Mixed-metaphors and pretentious ruminations aside, for all practical purposes The Listening is a rock band; A rock band with strains of Pink Floyd, U2, Sigur Ros, Love and Rockets and The Beatles wafting through their transom, and well worn Bibles within inches of their gear. Though they are a new entity, several of the cast of cast members have the momentum of years worth of touring, recording, dreaming and chasing God together behind them. Previous incarnations presented a sort of modern-day, amped up tent revival, with strains of rapturous praise and rock and roll revelry seamlessly intertwined. But The Listening is what happens when the earth shakes and a gale force wind takes down the tent, tears it from top to bottom and makes its very presence within the assembly. The tools of the trade are still scattered about, but they are used very differently. The voices are still singing, but not quite as much as the ears, and hearts, are listening to the calm, straining for the voice behind the silence. This is definitely a new moment.
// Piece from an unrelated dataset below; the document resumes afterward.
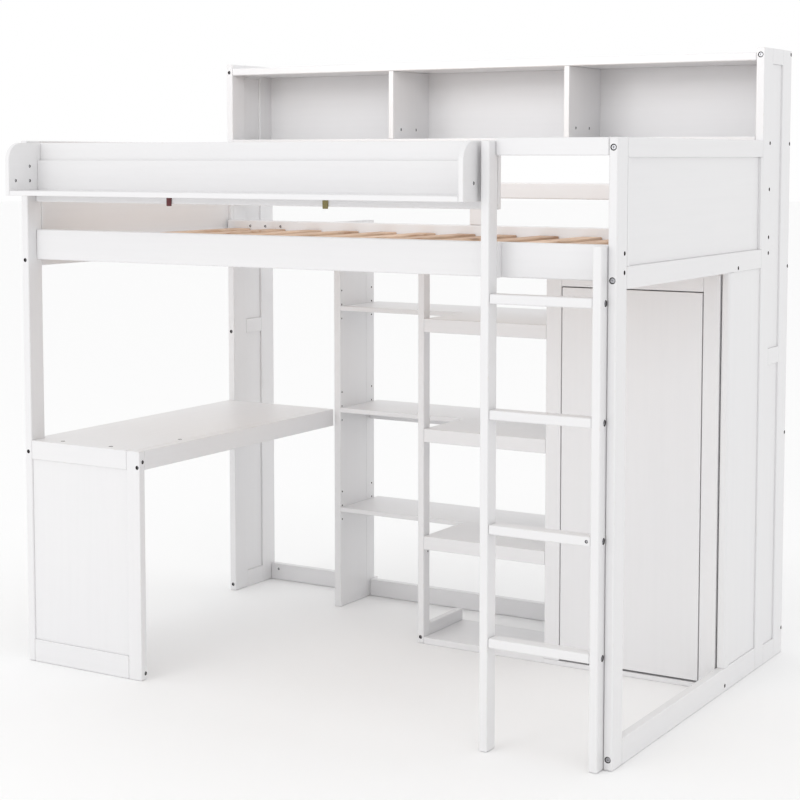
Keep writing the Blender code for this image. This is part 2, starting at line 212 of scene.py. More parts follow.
def mix_colours(tree, factor, first, second, mode="MIX"):
    node = tree.nodes.new("ShaderNodeMix")
    node.data_type = "RGBA"
    node.blend_type = mode
    if isinstance(factor, float):
        node.inputs["Factor"].default_value = factor
    else:
        link(tree, factor, node.inputs["Factor"])
    for socket, value in (("A", first), ("B", second)):
        target = [s for s in node.inputs if s.name == socket and s.type == "RGBA"][0]
        if isinstance(value, tuple):
            target.default_value = value
        else:
            link(tree, value, target)
    return [s for s in node.outputs if s.type == "RGBA"][0]


def bump(tree, height, strength, distance, below=None):
    node = add_node(tree, "ShaderNodeBump", Strength=strength, Distance=distance)
    link(tree, height, node.inputs["Height"])
    if below:
        link(tree, below, node.inputs["Normal"])
    return node.outputs["Normal"]


def along_grain(axis, along, across):
    scale = [across, across, across]
    scale[AXES[axis]] = along
    return tuple(scale)


def times(colour, factor):
    return tuple(c * factor for c in colour[:3]) + (1.0,)


# ------------------------------------------------------------------ materials
def satin_paint(axis):
    """White satin paint over wood: grain showing faintly through, roller texture, rubbed edges."""
    name = "Satin white paint " + axis
    if name in bpy.data.materials:
        return bpy.data.materials[name]
    base = tuple(finish().paint_colour)
    mat, tree, shader = start_material(name)
    streaks = noise(tree, mapped(tree, along_grain(axis, 2.5, 70.0)), 1.0, 4.0, 0.6, 0.3)
    clouds = noise(tree, mapped(tree, (1.0, 1.0, 1.0)), 1.7, 2.0)
    roller = noise(tree, mapped(tree, (1.0, 1.0, 1.0)), 420.0, 2.0)
    pores = noise(tree, mapped(tree, along_grain(axis, 14.0, 420.0)), 1.0, 2.0)
    grain = ramp(tree, streaks, [(0.32, times(base, 0.988)), (0.60, times(base, 1.0))])
    tone = ramp(tree, clouds, [(0.30, (0.985, 0.985, 0.992, 1.0)), (0.70, grey(1.0))])
    colour = mix_colours(tree, 1.0, grain.outputs["Color"], tone.outputs["Color"], "MULTIPLY")
    rub = tree.nodes.new("ShaderNodeAttribute")
    rub.attribute_name = "rub"
    scuffs = noise(tree, mapped(tree, (1.0, 1.0, 1.0)), 38.0, 5.0, 0.7)
    patches = ramp(tree, scuffs, [(0.56, grey(0.0)), (0.68, grey(0.55))])
    worn = tree.nodes.new("ShaderNodeMath")
    worn.operation = "MULTIPLY"
    link(tree, rub.outputs["Fac"], worn.inputs[0])
    link(tree, patches.outputs["Color"], worn.inputs[1])
    edge_tone = (base[0] * 0.93, base[1] * 0.905, base[2] * 0.86, 1.0)
    colour = mix_colours(tree, worn.outputs["Value"], colour, edge_tone)
    link(tree, colour, shader.inputs["Base Color"])
    rough = tree.nodes.new("ShaderNodeMapRange")
    rough.inputs["To Min"].default_value = finish().paint_roughness - 0.05
    rough.inputs["To Max"].default_value = finish().paint_roughness + 0.09
    link(tree, scuffs, rough.inputs["Value"])
    link(tree, rough.outputs["Result"], shader.inputs["Roughness"])
    lower = bump(tree, streaks, 0.05, 0.0008)
    lower = bump(tree, pores, 0.035, 0.0003, lower)
    link(tree, bump(tree, roller, 0.05, 0.0003, lower), shader.inputs["Normal"])
    shader.inputs["Coat Weight"].default_value = 0.12
    shader.inputs["Coat Roughness"].default_value = 0.22
    return mat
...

Vocalist and guitarist Gabriel Wilson tries his best to describe the thing as he explains, Its not a Rock Show' per se, but an 'experience' that includes Rock and Roll music. Its enveloping, tragic, ambiguous, and healing. Keyboardist Josiah Sherman revels in the flow. Its an experience from beginning to end, he says. One song flows into another and hopefully the listener feels something bigger than himself. Its not just a musical experience but rather a spiritual one. Wilson sees the same phenomenon and feels it is an answer to an inner need in both the audience and the band. I believe that people come to experience something outside of them when they come to The Listening. They're brought to a place of introspection, getting in touch with their souls, and the struggle within. Wilson goes on, with a dreamy look in his eye, and a strange, peaceful smile, as he describes the sense of quiet that permeates the venue as the volume of the music ascends. Something from outside moves all of us, the band and the audience, inward. Often people don't clap, or jump up and down or really even move at all. Its uncanny; such a contrast from modern rock regalia. Yet, that's the beauty of it. We are attracting people that, whether they know it or not, want to be a part of something bigger than themselves.
Wilson knows The Listening is striking a much needed nerve as the feedback pours in like secrets in a confessional. I've been told that it has been the single most spiritual experience that some people have ever had. This testimony has come from both religious people and those not associated with any faith at all. One person said When you played, it felt like I had a huge hole in my chest that had finally been filled by something. Others have said God is in the room. These are the words that fuel The Listenings passion for their new era, and the words that echoed in the hearts and minds of the band as they sought to capture this experience on tape.
For their self-titled debut, the band set up in a well-worn studio, with their arsenal of vintage tube and analog gear surrounding them. We're purists in that respect, Wilson admits with glee. We have five Moog synthesizers in the family and five Vox AC30 guitar amps. The drums are all old 1960's Ludwigs and even our cymbals are old the hi-hats are from the 1940's! Holding up the bottom end of the sonic spectrum, both in the studio and on stage, is a significant departure from the standard bass guitar. One of the more unique aspects of our band is our low end, Wilson continues. We don't use bass guitar. Instead, we use old Moog synths to create a low end presence that is much bigger than that of a bass guitar. The notes pulse sometimes, but other times are long and sustained sub-octaves. In other words, tones that are eight notes lower than a bass guitar can even hit. Some have said that the low end carries the audience live. Its huge. The sounds, of course, are captured on analog two-inch tape instead of anything digital. Tape is becoming a forgotten format with the advent of digital technology, Wilson says. But again, we're purists. Analog always wins. Once the songs were recorded and mixed, the band went to the legendary Chris Blair of Abbey Road Studios for mastering. Chris is a guru of old EMI gear, Wilson adds. He's done a lot of older records for Abbey Road's most famous clients, including the Beatles. With a more recent resume that includes several significant influences of The Listening, including RADIOHEAD (Ok Computer, Hail to the Thief,) and TRAVIS, Blair proved to be the perfect choice for The Listenings self-titled, and self-produced debut.
So now The Listening hits the road, offering their experience to any and all who would have it. The venues are diverse, the audiences eclectic, and the band, ecstatic. In the case of this rain-and-spirit-soaked flock from the Pacific Northwest, listening is not a particularly somber or even quiet affair. In the world they find themselves traversing, there is a level of persistent noise that must be wrestled with, and beaten down. Thus their ambient, cascading and even pulsating sound is a visceral and auditory rebuke of the chaos that reigns in the hearts and minds of too many human beings, including first and foremost, themselves. As the Fenders rage against the dying of the night, the calm comes, amidst the storm. It is in this vortex that you will find The Listening, and the experience is delivered with loving passion and unrelenting commitment to tone and truth on their debut release.
If your spirit is willing, you too are invited to step into The Listening.